Emerging Trends Powering Next-Gen Interactivity
Here are some of the newer technologies and ideas pushing interactive streaming forward:
- Edge Computing & CDNs close to end-users to reduce latency.
- WebGPU / WebGL Overlays for richer, more dynamic visual effects in overlays.
- AI Moderation & Auto-Filtering to reduce manual moderation workload.
- Tokenization / Blockchain for giving viewers verifiable stakes or controlling certain assets.
- Augmented Reality (AR) & Mixed Reality (MR) overlays on streams (where viewers can see effects in their real space).
- Adaptive Bitrate Streaming & QoS adjustments to ensure smooth stream + interaction even in variable network conditions.
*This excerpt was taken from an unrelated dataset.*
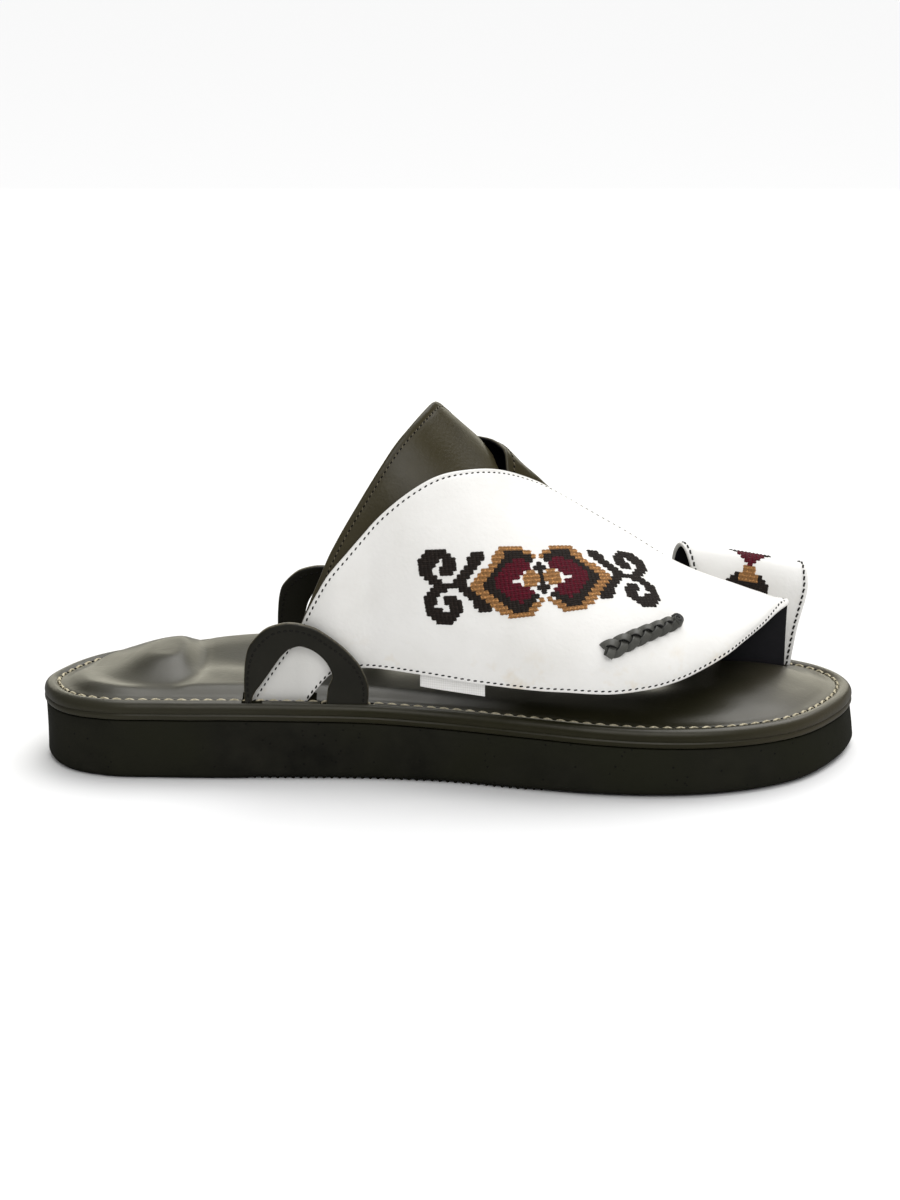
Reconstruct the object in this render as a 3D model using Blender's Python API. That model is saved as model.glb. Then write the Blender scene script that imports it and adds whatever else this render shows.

Case Example: How It Could Look
Imagine a streaming platform for Hearthstone (or any card game). With a turnkey interactive setup, a streamer could:
- Broadcast their gameplay with overlayed chat and viewer polls (e.g. “Which card should I mulligan?”)
- Allow viewers to play an affiliate version or friendly mini-game in real-time (via embedded web widget)
- Show real-time stats: viewer count, interaction rate, popular vote results, etc.
- After the stream, see analytics: what polls got most votes, at what times viewers dropped off, which interactions got great engagement to optimize next streams.
Conclusion
Interactive game streaming platforms are becoming a new frontier in gaming and content creation, where the audience no longer watches — they participate. The right technologies — low-latency video, real-time messaging, overlays, authentication, moderation, analytics — all form the backbone.
For many creators and companies, leveraging turnkey software makes adopting this model far more accessible. It allows them to focus on what truly matters: content, community, and experience, rather than building every technical block from scratch.
If you’re considering launching an interactive streaming platform or adding interactive features to your stream, evaluating turnkey solutions should be one of your first steps.